Gonna lay my head on the railroad tracks
I’m waiting on the double E
The railroad don’t run no more
Poor poor pitiful me

…or this:

I went home with the waitress, the way I always do
How was I to know, she was with the Russians, too?

I was gambling in Havana, I took a little risk
Send lawyers, guns and money, dad, get me out of this

It might not have lit up the charts, but it was the sort of catalogue that earned you a hard-core following, especially among his peers, who clamoured to record his songs and contribute to his albums as session players and back-up vocalists. He had fans in the broader show-biz community too, David Letterman, on whose show Zevon appeared often, most prominent among them. It was fitting, then, that it was during an appearance on Letterman, in 2002, that Zevon disclosed there was one last bitter truth to be faced: he was dying. Somehow, along the way, he’d contracted mesothelioma, an appalling and generally fatal respiratory condition brought on by exposure to asbestos, possibly during his childhood when he used to play in the attic spaces of his father’s carpet store. He told Dave that there was an upside, in that “they certainly don’t discourage you from doing whatever you want, it’s not like bed rest and a lot of water will straighten you out”, and gave the audience a very Zevon-esque prescription for seizing the day: “Enjoy every sandwich”. He was the only guest that night, and played a number of songs, including Mutineer, attached above, and Roland the Headless Thompson Gunner, a typically, er, eccentric number about a Norwegian national who becomes a mercenary, and finds himself in the thick of what became known as the Congo Crisis, a nasty African conflict of the 1960s in which the protagonist gets his head blown clean off, but remains in the fray as a vengeful ghost. Letterman’s request.

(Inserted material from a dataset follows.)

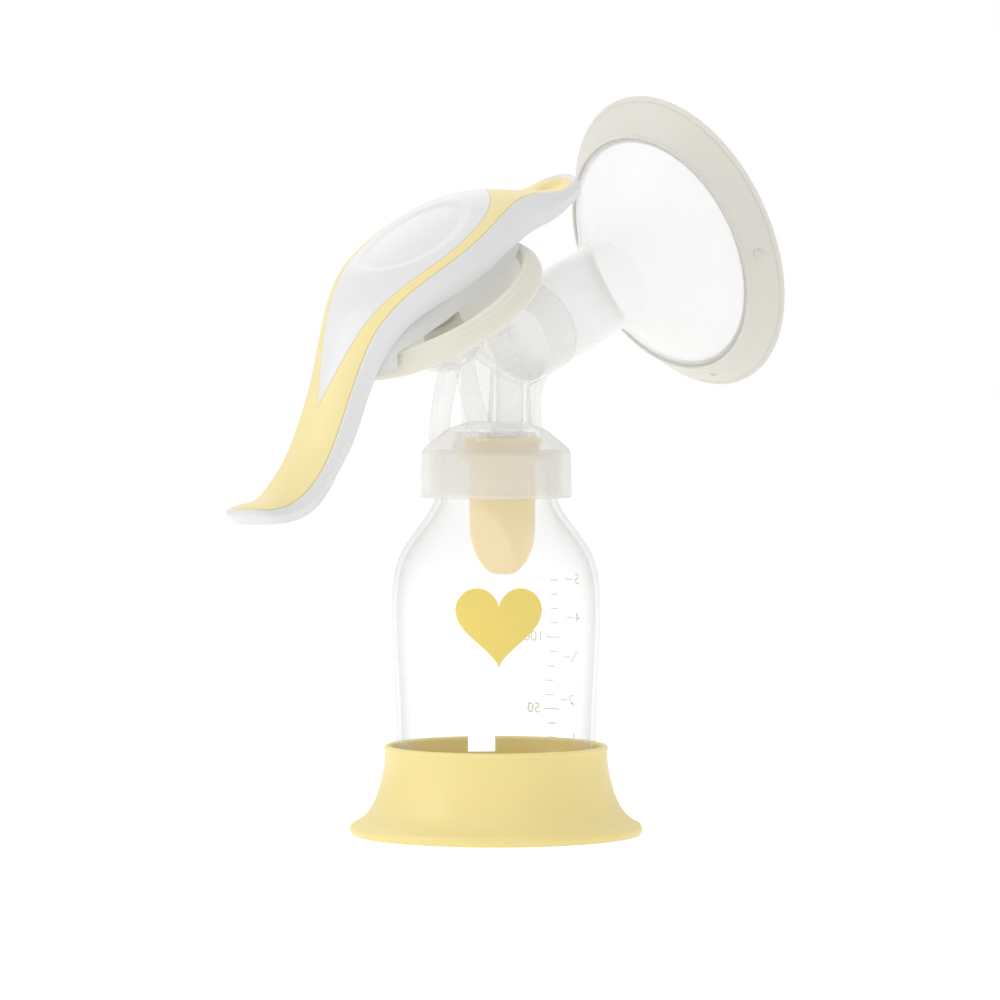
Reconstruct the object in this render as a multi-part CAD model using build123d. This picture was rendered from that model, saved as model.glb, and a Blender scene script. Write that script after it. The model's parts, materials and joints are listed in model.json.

Afterwards, Dave spent some time with him backstage. This is him quoted in Rolling Stone:

After the show, it was heartbreaking — he was in his dressing room. We were talking and this and that. Here’s a guy who had months to live and we’re making small talk. And as we’re talking, he’s taking his guitar strap and hooking it, wrapping it around, then he puts the guitar into the case and he flips the snaps on the case and says, ‘Here, I want you to have this, take good care of it.’ And I just started sobbing. He was giving me the guitar that he always used on the show.

Likely nobody abhorred clichés more than Zevon, yet, as a close listen to his music made obvious, he personally embodied one of the oldest, the gentle soul with the wounded heart, hiding behind the brittle and cynical facade.

He lived just long enough to see the release of his final album, The Wind, which included contributions from Ry Cooder, Bruce Springsteen, Don Henley, Jackson Browne, Jim Keltner, T-Bone Burnett, and others. It’s final song was Keep Me in Your Heart, in which he wrote his own epitaph:

Sometimes when you’re doin’ simple things around the house
Maybe you’ll think of me and smile
You know I’m tied to you like the buttons on your blouse
Keep me in your heart for a while

No more laughing at fate, just sad acceptance, and the heart to exit with grace and dignity.